Curling (up into a corner of your jail cell): Missouri Gov. Eric Greitens has been indicted and arrested on charges related to a revenge-porn threat he used to silence a woman he’d been having an affair with before he ran for governor.
(If you’re just now tuning in, Greitens admitted he had an extramarital affair in 2015, and he’s been accused of using a nude picture he took of this girlfriend after blindfolding and restraining her to pressure her into not revealing his infidelity; he threatened to release the picture if she ever went public.)
Campaign Action
Okay, in non handcuff-related news ...
Expectations Jumping: Another week, another special election … and in this case, yet another special election red-to-blue flip for Democrats.
This is the 37th red-to-blue statehouse flip for Democrats this cycle, by the by.

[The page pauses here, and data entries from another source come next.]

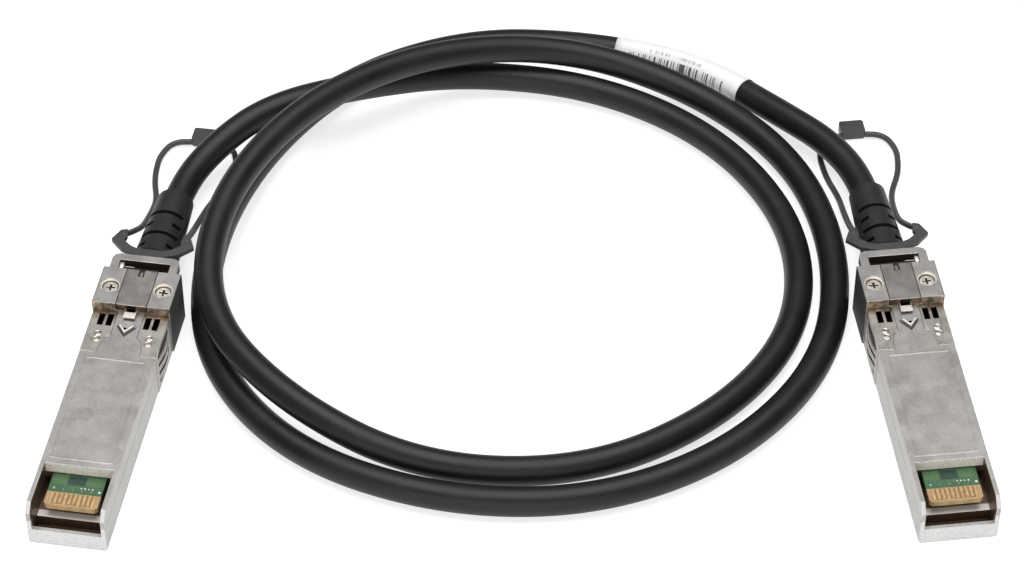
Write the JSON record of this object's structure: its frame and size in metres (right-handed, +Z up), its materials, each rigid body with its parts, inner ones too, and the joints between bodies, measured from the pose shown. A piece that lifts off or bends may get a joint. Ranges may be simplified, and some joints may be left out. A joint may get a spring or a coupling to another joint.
{
  "type": "direct attach copper cable",
  "caption": "Direct attach copper cable: short twinaxial cable in loose loops, with a latching network plug and a pull-tab release at each end.",
  "frame": {"origin": "bottom centre of the box round the two plugs, on the table", "axes": "+X from the left plug to the right one, +Y from the plugs' noses towards the cable, +Z up"},
  "size_m": [0.1618, 0.1311, 0.0166],
  "materials": {
    "die_cast": "matte die-cast, nickel plated",
    "nickel_sheet": "bright nickel plate",
    "slide_plate": "satin nickel plate",
    "tab_plastic": "moulded, satin",
    "board_laminate": "green solder mask",
    "gold_contacts": "gold plate",
    "component_body": "moulded",
    "wire_foil": "foil",
    "screw_steel": "bright plate",
    "ferrule_metal": "plated",
    "relief_rubber": "matte",
    "cable_jacket": "satin jacket",
    "label_film": "matte film"
  },
  "bodies": {
    "cable_assembly": {"left_bottom_shell": "die_cast", "left_top_shell": "die_cast", "left_emi_collar": "nickel_sheet", "left_circuit_board": "board_laminate", "left_edge_contacts": "gold_contacts", "left_board_components": "component_body", "left_twinax_pairs": "wire_foil", "left_cover_screws": "screw_steel", "left_crimp_ferrule": "ferrule_metal", "left_strain_relief": "relief_rubber", "right_bottom_shell": "die_cast", "right_top_shell": "die_cast", "right_emi_collar": "nickel_sheet", "right_circuit_board": "board_laminate", "right_edge_contacts": "gold_contacts", "right_board_components": "component_body", "right_twinax_pairs": "wire_foil", "right_cover_screws": "screw_steel", "right_crimp_ferrule": "ferrule_metal", "right_strain_relief": "relief_rubber", "cable": "cable_jacket", "cable_label": "label_film"},
    "left_release": {"left_release_slide": "slide_plate", "left_pull_tab": "tab_plastic"},
    "right_release": {"right_release_slide": "slide_plate", "right_pull_tab": "tab_plastic"}
  },
  "joints": [
    {"name": "left_release_pull", "type": "slide", "parent": "cable_assembly", "child": "left_release", "axis": [0.1547, 0.988, 0], "range_m": [0, 0.0019], "stiffness_N_per_m": 400},
    {"name": "right_release_pull", "type": "slide", "parent": "cable_assembly", "child": "right_release", "axis": [-0.1167, 0.9932, 0], "range_m": [0, 0.0019], "stiffness_N_per_m": 400}
  ]
}
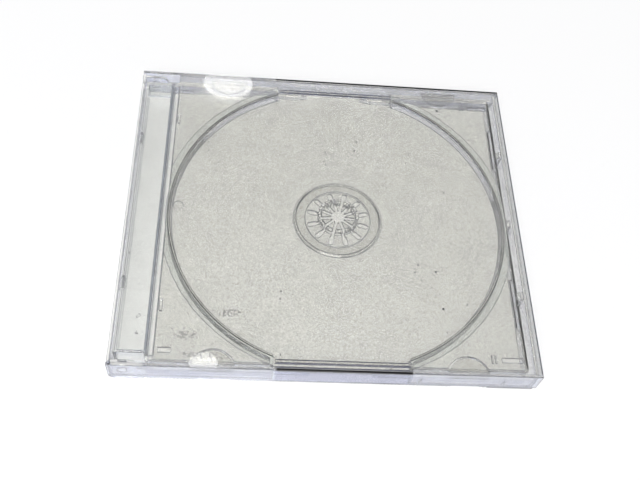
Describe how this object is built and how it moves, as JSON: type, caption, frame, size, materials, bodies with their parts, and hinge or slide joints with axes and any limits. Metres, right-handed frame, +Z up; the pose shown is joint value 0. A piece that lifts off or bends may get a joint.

- Linda Belcher’s (no joke, she’s a real human, not a cartoon one) upset victory in Kentucky House District 49 on Tuesday was plenty significant enough on its own; she won this Republican seat by a more than two-to-one margin (68-32 percent, specifically).
- But two other factors make this race remarkable:
- The size of the Democrats’ improvement over Trump’s performance in the district in 2016 (an epic 86-point swing!) and
- How this GOP-held seat got to be open in the first place.
- Once upon a time in 2016, Trump won this seat 72-23 percent, and Republican Dan Johnson ousted Belcher, the Democratic incumbent, by just 50.4-49.6 percent.
- Dan Johnson had “served” (often literally, as in illegal alcohol sales) the area as the self-styled “Pope” of the controversial Heart of Fire church for some 30 years.
- Last December, an extensive (not to mention excellent #longread worth your time) exposé brought allegations to light that Johnson had sexually assaulted a 17-year-old in his home after holding one of his infamous church parties.
- Just a day after publicly denying the accusation and refusing to resign from the legislature, he committed suicide.
- His widow, who continues to proclaim her late husband’s innocence, ran for the seat.
Despite the unusual circumstances of this contest, if Republicans can’t hold onto seats like this in deep red states like Kentucky, they’re a special kind of screwed in November—at every level of the ballot.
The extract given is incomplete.